* Exercise inputs *
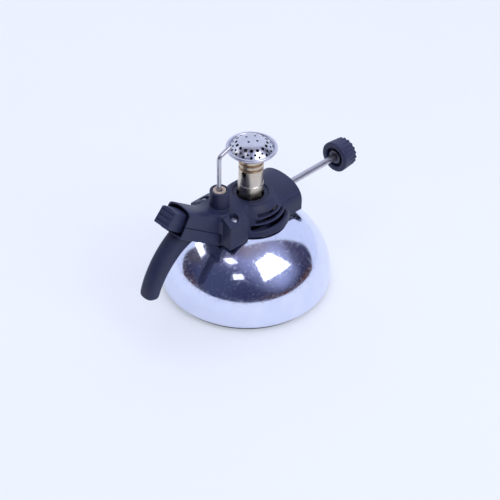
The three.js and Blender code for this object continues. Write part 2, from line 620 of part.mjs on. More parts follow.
function louvres() {
  const cuts = [];
  for (const [low, high, start, end] of LOUVRES) {
    for (const side of [-1, 1]) {
      const shape = new THREE.Shape();
      const toAngle = (degrees) => side * (Math.PI / 2) - side * -THREE.MathUtils.degToRad(degrees);
      const [a, b] = [toAngle(start), toAngle(end)];
      shape.absarc(0, 0, 26, a, b, side > 0);
      shape.absarc(0, 0, 12.6, b, a, side < 0);
      const frame = { origin: [BURNER_X, 0, 0], axes: [[1, 0, 0], [0, 1, 0], [0, 0, 1]] };
      cuts.push(prism(shape, frame, low, high));
    }
  }
  return cuts;
}

// Axis of a housing screw on one side, straight down from the block's sloping shoulder.
function screwAxis(side) {
  const faceZ = DECK_Z - (SCREW_Y - DECK_HALF) * (DECK_Z - BLOCK_SHOULDER_Z) / (BODY_HALF - DECK_HALF);
  return { into: [0, 0, -1], at: (depth) => [SCREW_X, side * SCREW_Y, faceZ - depth] };
}

const HEAD_DEPTH = 3.2;             // depth of the screw head's counterbore
const HEAD_HEIGHT = 1.4;
const SCREW_LENGTH = 10.6;

function housing() {
  const neckMouth = { origin: [NECK_END[0], 0, NECK_END[1]], axes: buttonFrame.axes };
  const neckEnd = prism(ROOMY, neckMouth, -30, 0);
  const forms = [neckForm, bodyForm, blockForm, drumForm, hoodForm];
  const outside = cut(joined(...forms.map((form) => form(0))), neckEnd);
  const mouth = neckForm(MOUTH_WALL).intersect(prism(ROOMY, neckMouth, -12, MOUTH_DEPTH));
  const hollow = joined(...forms.map((form) => form(WALL)), mouth);
  const centre = [BURNER_X, 0];

  const bezel = disc(BEZEL_RADIUS, DRUM_TOP_Z - 5, BEZEL_Z, 32, centre);
  const post = turned([[0, 57], [POST_RADIUS + 0.1, 57], [POST_RADIUS, POST_TOP_Z - 0.6],
    [POST_RADIUS - 0.5, POST_TOP_Z], [0, POST_TOP_Z]], 24, [POST_X, 0]);
  const overBoss = block([BURNER_X, BURNER_X + 14], [-3.9, 3.9], [SLEEVE_BOTTOM_Z - 1, ROD_Z + 3.8]);
  const sleeve = cut(ring(BEZEL_BORE, BEZEL_BORE + 1.4, SLEEVE_BOTTOM_Z, DRUM_TOP_Z, 32, centre), overBoss);
  const shelf = ring(SHELF_BORE, BEZEL_BORE + 0.7, SHELF_Z, SHELF_TOP_Z, 32, centre);
  const sides = [-1, 1];
  const tunnel = sides.map((side) => block([BURNER_X + 10.4, 24.0],
    [side * 5.1 - 0.6, side * 5.1 + 0.6], [SLEEVE_BOTTOM_Z, HOOD_SPRING_Z + HOOD_RISE - 1]));
  const neckRibs = sides.map((side) => block([BODY_START_X - 0.9, BODY_START_X + 1],
    [side * 8.55 - 0.45, side * 8.55 + 0.45], [HOUSING_BOTTOM_Z + 1.5, DECK_Z - 2.6]));
  let shell = joined(cut(joined(outside, bezel, post), hollow), sleeve, ...tunnel, ...neckRibs);

  for (const side of [-1, 1]) {
    const { into, at } = screwAxis(side);
    const boss = bar(3.6, 6.2, at(1.0), into, 12).intersect(outside);
    shell = cut(joined(shell, boss),
      bar(2.4, HEAD_DEPTH + 6, at(-6), into, 16), bar(1.5, 14, at(-1), into, 10));
  }
  shell = cut(shell,
    disc(BEZEL_BORE, 50, 61, 32, centre),
    disc(INSULATOR_RADIUS + GAP, 50, POST_TOP_Z + 2, 20, [POST_X, 0]),
    bar(ROD_RADIUS + 0.7, 12, [HOOD_END_X - 6, 0, ROD_Z], [1, 0, 0], 20),
    domeClearance(0.8), ...louvres());
  shell = joined(shell, shelf);

  // The neck splits along its slope: the lower half carries the handle.
  const splitLow = -NECK_DEPTH / 2 - 0.2;
  const under = (v, start, end) => prism([[-20, v - 30], [20, v - 30], [20, v], [-20, v]], fallFrame, start, end);
  const leftOfBody = block([-100, BODY_START_X - 0.2], [-30, 30], [20, 100]);
  const plateZ = SEAT_Z + 1.4;
  const notch = block([BODY_START_X - 1, BODY_START_X + WALL + 1], [-6.8, 6.8], [30, plateZ + 2.1]);
  const upper = cut(shell, under(splitLow, -12, 60).intersect(leftOfBody), notch);
  piece('upper_housing', upper, blackPlastic());

  const lowerNeck = cut(neckForm(0), neckForm(WALL), mouth, neckEnd)
    .intersect(under(splitLow - 0.2, -12, 60)).intersect(block([-100, BODY_START_X - 0.5], [-30, 30], [20, 100]));
  const plate = block([BODY_START_X - 4.5, -13.0], [-6.5, 6.5], [plateZ, plateZ + 1.8])
    .add(block([BODY_START_X + WALL + 0.5, -16.4], [-13.2, 13.2], [plateZ, plateZ + 1.8]));
  let lower = joined(cut(joined(lowerNeck, plate), domeClearance(0.8)), handle());
  for (const side of [-1, 1]) {
    const { into, at } = screwAxis(side);
    const boss = cut(bar(2.3, 9, at(7.6), into, 12), block([-40, 0], [-20, 20], [20, plateZ + 0.4]));
    lower = cut(joined(lower, boss), bar(1.5, 20, at(4), into, 10).intersect(
      block([-40, 0], [-20, 20], [plateZ + 1.0, 70])));
  }
  piece('lower_housing', lower, blackPlastic());
}

function handle() {
  const [p0, p1, p2, p3] = HANDLE_CURVE.map(([x, z]) => new THREE.Vector3(x, 0, z));
  const curve = new THREE.CubicBezierCurve3(p0, p1, p2, p3);
  const sections = 12;
  const around = 16;
  const rows = [];
  const addRow = (point, tangent, depth, half) => {
    const across = new THREE.Vector3(tangent.z, 0, -tangent.x);
    const row = [];
    for (let i = 0; i < around; i += 1) {
      const angle = (i / around) * 2 * Math.PI;
      const soft = (value) => Math.sign(value) * Math.abs(value) ** (2 / 2.6);
      row.push(point.clone().addScaledVector(across, soft(Math.cos(angle)) * depth / 2)
        .add(new THREE.Vector3(0, soft(Math.sin(angle)) * half, 0)));
    }
    rows.push(row);
  };
  for (let i = 0; i <= sections; i += 1) {
    const t = i / sections;
    const depth = HANDLE_ROOT_DEPTH + (HANDLE_TIP_DEPTH - HANDLE_ROOT_DEPTH) * t;
    addRow(curve.getPoint(t), curve.getTangent(t), depth, HANDLE_HALF);
  }
  const end = curve.getTangent(1);
  for (const turn of [25, 50, 72].map(THREE.MathUtils.degToRad)) {
    addRow(p3.clone().addScaledVector(end, 2.6 * Math.sin(turn)), end,
      HANDLE_TIP_DEPTH * (0.35 + 0.65 * Math.cos(turn)), HANDLE_HALF * (0.35 + 0.65 * Math.cos(turn)));
  }
  return cut(skin(rows), neckForm(WALL - 0.1));
}

// A closed solid through rows of points, with a flat fan at each end.
function skin(rows) {
  const corners = [];
  const faces = [];
  const around = rows[0].length;
  rows.forEach((row) => row.forEach((p) => corners.push(p.x, p.y, p.z)));
  for (let r = 0; r + 1 < rows.length; r += 1) {
    for (let i = 0; i < around; i += 1) {
      const [a, b] = [r * around + i, r * around + (i + 1) % around];
      faces.push(a, b, b + around, a, b + around, a + around);
    }
  }
  for (let i = 1; i + 1 < around; i += 1) {
    const last = (rows.length - 1) * around;
    faces.push(0, i + 1, i, last, last + i, last + i + 1);
  }
  const geometry = new THREE.BufferGeometry();
  geometry.setAttribute('position', new THREE.Float32BufferAttribute(corners, 3));
  geometry.setIndex(faces);
  return solid(geometry);
}

function housingScrews() {
  for (const [name, side] of [['housing_screw_near', -1], ['housing_screw_far', 1]]) {
    const { into, at } = screwAxis(side);
    const top = HEAD_DEPTH - HEAD_HEIGHT - 0.1;
    const body = turnedAlong([[0, 0], [1.5, 0], [2.1, 0.5], [2.1, HEAD_HEIGHT - GAP], [1.2, HEAD_HEIGHT - GAP],
      [1.2, SCREW_LENGTH], [0, SCREW_LENGTH + 1]], 20, at(top), into);
    const frame = { origin: at(top), axes: [[1, 0, 0], [0, 1, 0], [0, 0, 1]] };
    const slots = [[1.2, 0.25], [0.25, 1.2]].map(([u, v]) => prism([[-u, -v], [u, -v], [u, v], [-u, v]], frame, -0.8, 1));
    piece(name, cut(body, ...slots), steel());
  }
}

tank();
refillValve();
gasValve();
adjuster();
burnerHead();
lighter();
housing();
housingScrews();

export default burner;
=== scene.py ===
"""The looks of a table-top gas burner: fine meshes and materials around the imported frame."""
import json
import math

import bmesh
import bpy
from mathutils import Matrix, Vector


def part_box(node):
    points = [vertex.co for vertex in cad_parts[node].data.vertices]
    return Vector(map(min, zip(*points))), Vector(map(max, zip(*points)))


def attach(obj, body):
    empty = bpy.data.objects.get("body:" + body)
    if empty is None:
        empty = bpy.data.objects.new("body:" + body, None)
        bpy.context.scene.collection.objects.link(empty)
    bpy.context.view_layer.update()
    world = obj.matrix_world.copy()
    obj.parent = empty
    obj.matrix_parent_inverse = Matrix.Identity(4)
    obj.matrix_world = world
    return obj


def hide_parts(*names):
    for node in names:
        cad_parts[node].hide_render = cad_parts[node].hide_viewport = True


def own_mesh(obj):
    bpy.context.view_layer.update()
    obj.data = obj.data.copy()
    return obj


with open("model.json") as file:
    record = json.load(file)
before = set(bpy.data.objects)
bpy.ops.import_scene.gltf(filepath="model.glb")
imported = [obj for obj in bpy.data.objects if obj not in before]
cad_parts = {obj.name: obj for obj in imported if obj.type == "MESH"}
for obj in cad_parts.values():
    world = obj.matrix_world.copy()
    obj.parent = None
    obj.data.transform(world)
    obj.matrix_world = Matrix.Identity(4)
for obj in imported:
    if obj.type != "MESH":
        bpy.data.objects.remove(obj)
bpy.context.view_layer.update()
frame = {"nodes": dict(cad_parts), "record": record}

MM = 0.001
TURN = 2 * math.pi
scene = bpy.context.scene
nodes = frame["nodes"]
record = frame["record"]
BODY_OF = {node: body for body, group in record["behaviour"]["bodies"].items() for node in group}


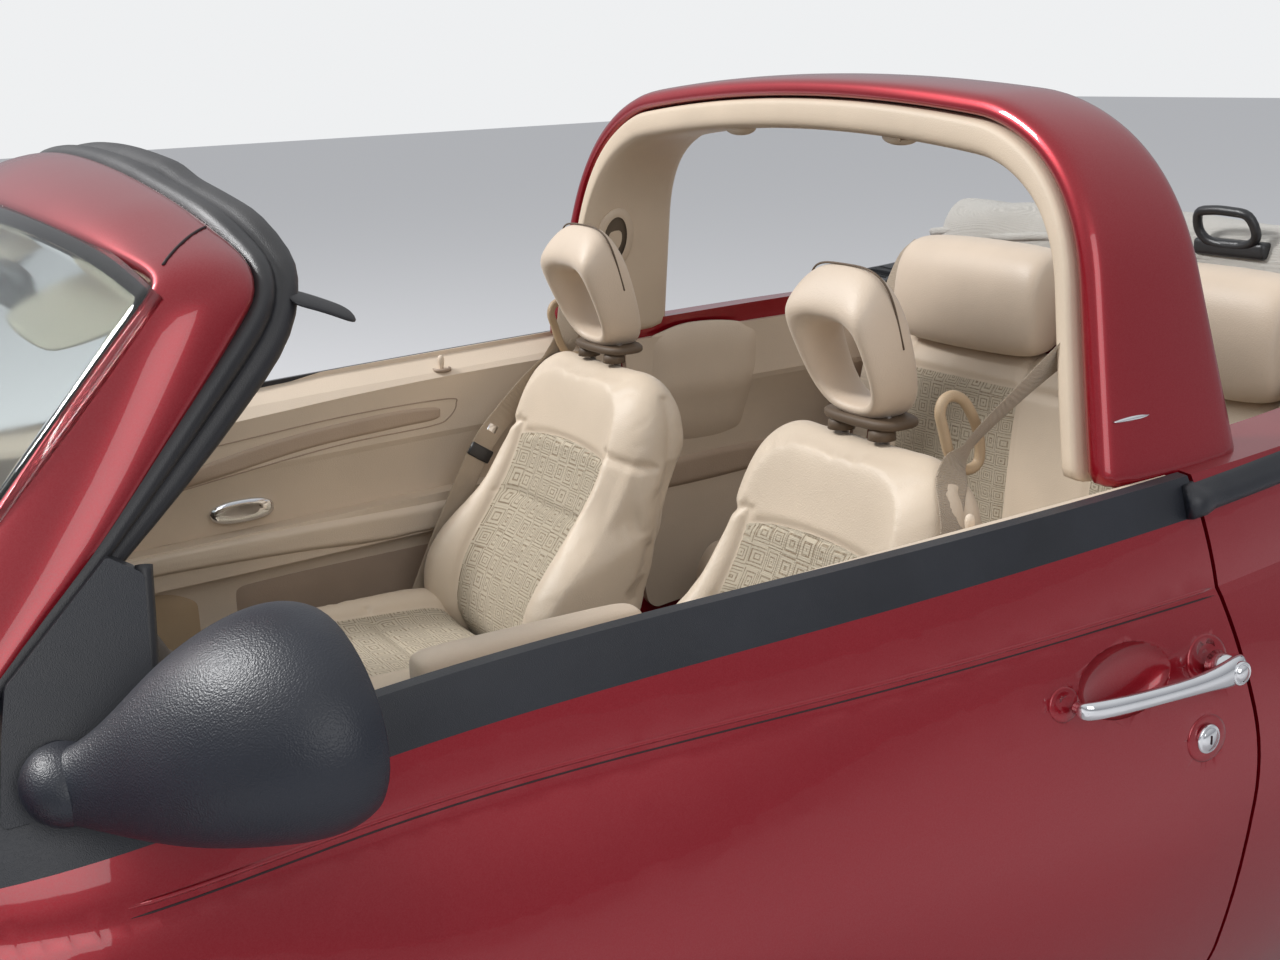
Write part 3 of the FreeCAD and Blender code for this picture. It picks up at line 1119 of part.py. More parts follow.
doc.recompute()
faults = []
for item in doc.Objects:
    if "Invalid" in item.State or "Error" in item.State:
        faults.append("%s: %s" % (item.Label, item.State))
for item in parts:
    shape = item.Shape
    if shape.isNull() or not shape.isValid() or not shape.Solids:
        faults.append("%s: shape" % item.Label)
if faults:
    raise SystemExit("\n".join(faults))
os.makedirs("parts", exist_ok=True)
for name, axis in (("hood", hood_axis), ("trunk lid", lid_axis), ("fuel flap", flap_axis), ("door", hinge_start)):
    print("hinge of the %s: x %.2f  y %.2f  z %.2f" % (name, axis.x, axis.y, axis.z))
for item in parts:
    item.Shape.exportStep("parts/%s.step" % item.Label)
    box = item.Shape.BoundBox
    print("%-22s %2d solids  x %6.0f %6.0f  y %6.0f %6.0f  z %6.0f %6.0f" % (
        item.Label, len(item.Shape.Solids), box.XMin, box.XMax, box.YMin, box.YMax, box.ZMin, box.ZMax))
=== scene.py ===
import bpy
import bmesh
import math
from mathutils import Matrix, Vector, noise
from mathutils.bvhtree import BVHTree


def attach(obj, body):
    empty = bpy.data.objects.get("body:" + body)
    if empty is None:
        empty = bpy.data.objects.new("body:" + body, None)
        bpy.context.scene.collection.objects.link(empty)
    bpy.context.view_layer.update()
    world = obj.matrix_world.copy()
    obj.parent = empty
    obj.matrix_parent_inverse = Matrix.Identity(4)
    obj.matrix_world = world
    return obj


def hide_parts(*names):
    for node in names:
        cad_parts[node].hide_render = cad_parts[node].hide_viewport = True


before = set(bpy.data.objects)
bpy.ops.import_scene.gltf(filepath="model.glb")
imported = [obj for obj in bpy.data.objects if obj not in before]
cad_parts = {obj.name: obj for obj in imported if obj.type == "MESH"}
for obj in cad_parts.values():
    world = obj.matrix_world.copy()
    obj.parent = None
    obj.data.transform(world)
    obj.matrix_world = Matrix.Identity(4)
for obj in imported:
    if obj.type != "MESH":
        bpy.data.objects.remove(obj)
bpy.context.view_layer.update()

# Camera
# It stands beside the driver's door, a little ahead of it, and looks back over the door into the cabin.
CAMERA_AT = (1.095, 2.079, 1.555)
YAW, PITCH, ROLL = (math.radians(a) for a in (30.5, -15.14, -2.09))
FOCAL_PIXELS, PHOTO_WIDTH, SENSOR = 1591, 1280, 36.0


def set_out(name, data):
    """Place a mesh, lamp or camera in the scene."""
    thing = bpy.data.objects.new(name, data)
    bpy.context.scene.collection.objects.link(thing)
    return thing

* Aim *
The lines to be given again exactly are those from the one containing "piece(name, cut(body, ...slots), steel());" up to and including the one containing "record = json.load(file)".

* Answer *
    piece(name, cut(body, ...slots), steel());
  }
}

tank();
refillValve();
gasValve();
adjuster();
burnerHead();
lighter();
housing();
housingScrews();

export default burner;
=== scene.py ===
"""The looks of a table-top gas burner: fine meshes and materials around the imported frame."""
import json
import math

import bmesh
import bpy
from mathutils import Matrix, Vector


def part_box(node):
    points = [vertex.co for vertex in cad_parts[node].data.vertices]
    return Vector(map(min, zip(*points))), Vector(map(max, zip(*points)))


def attach(obj, body):
    empty = bpy.data.objects.get("body:" + body)
    if empty is None:
        empty = bpy.data.objects.new("body:" + body, None)
        bpy.context.scene.collection.objects.link(empty)
    bpy.context.view_layer.update()
    world = obj.matrix_world.copy()
    obj.parent = empty
    obj.matrix_parent_inverse = Matrix.Identity(4)
    obj.matrix_world = world
    return obj


def hide_parts(*names):
    for node in names:
        cad_parts[node].hide_render = cad_parts[node].hide_viewport = True


def own_mesh(obj):
    bpy.context.view_layer.update()
    obj.data = obj.data.copy()
    return obj


with open("model.json") as file:
    record = json.load(file)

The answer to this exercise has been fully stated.